El populismo, enraizado en la tradición política latinoamericana, colaboró en la administración de la prebenda brasileña expresada en un Cristo, réplica plastificada y mal hecha del original en Corcovado, o en la oficina de coimas, por donde desfilaban los números de cuentas ‘offshore’ de todos los personajes que hoy andan desvelados y al borde del ataque de nervios.

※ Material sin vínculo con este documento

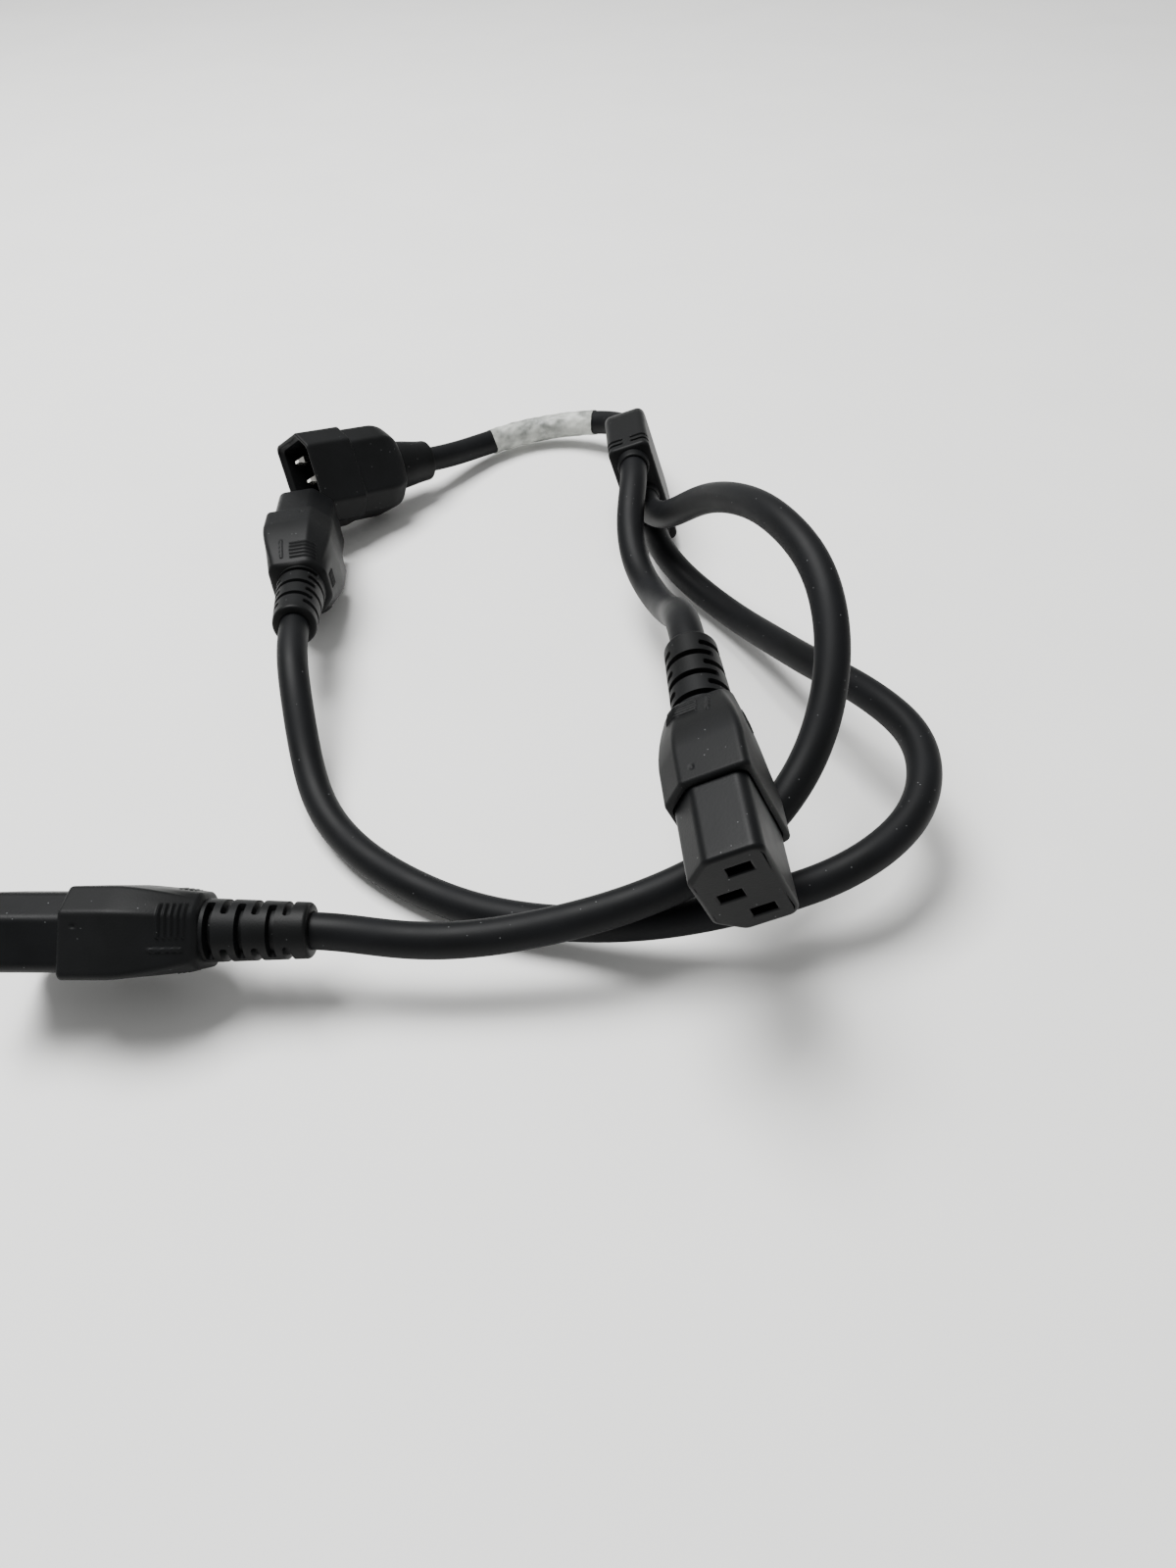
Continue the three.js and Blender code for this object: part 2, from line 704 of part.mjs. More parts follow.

Inaugurada la “transición democrática”, nos convertimos en un país satélite, una suerte de colonia económica con un virrey brasileño apellidado Barata, quien departía con la crema y nata de la sociedad peruana. La república que peleó a sangre y fuego por su libertad en Ayacucho se volvió una caricatura. Totalmente lo opuesto a ese proyecto de nación libre y autónoma por la que muchos peruanos honrados ofrendaron, hace casi 200 años, su vida. Por ello da rabia y mucha tristeza enterarse, con ayuda de un fiscal brasileño y otros estadounidenses, de una estafa inconmensurable. Entre los responsables, muchos de los que prometieron luchar contra la gran trama de corrupción, administrada por un ex presidente y su asesor, hoy afortunadamente presos.

Ser optimista es una obligación moral, señaló alguna vez Albert Camus, cuyo aniversario de su trágica muerte conmemoramos la semana pasada. Y yo concuerdo absolutamente con el hombre que nunca dejó de creer en la humanidad a pesar de reconocer sus zonas oscuras e incluso aterradoras. 

Camus rescató de lo absurdo tres consecuencias: el espíritu de revuelta, la libertad y la pasión. Esta trilogía daba cuenta de una toma de conciencia capaz de transformar en regla de vida lo que era una invitación a la muerte y la desesperación. En este año de pruebas múltiples, deseo que rescatemos las tres reglas de oro del autor de “La peste”. Aprendamos a querernos, a respetarnos y a cuidar el bien común, que es el patrimonio de una república forjada en la lucha permanente de sus ciudadanos. Así convertiremos la tierra de muertos, por la ambición y el desprecio por el otro, en un espacio de vida y esperanza para todos los peruanos de buena voluntad.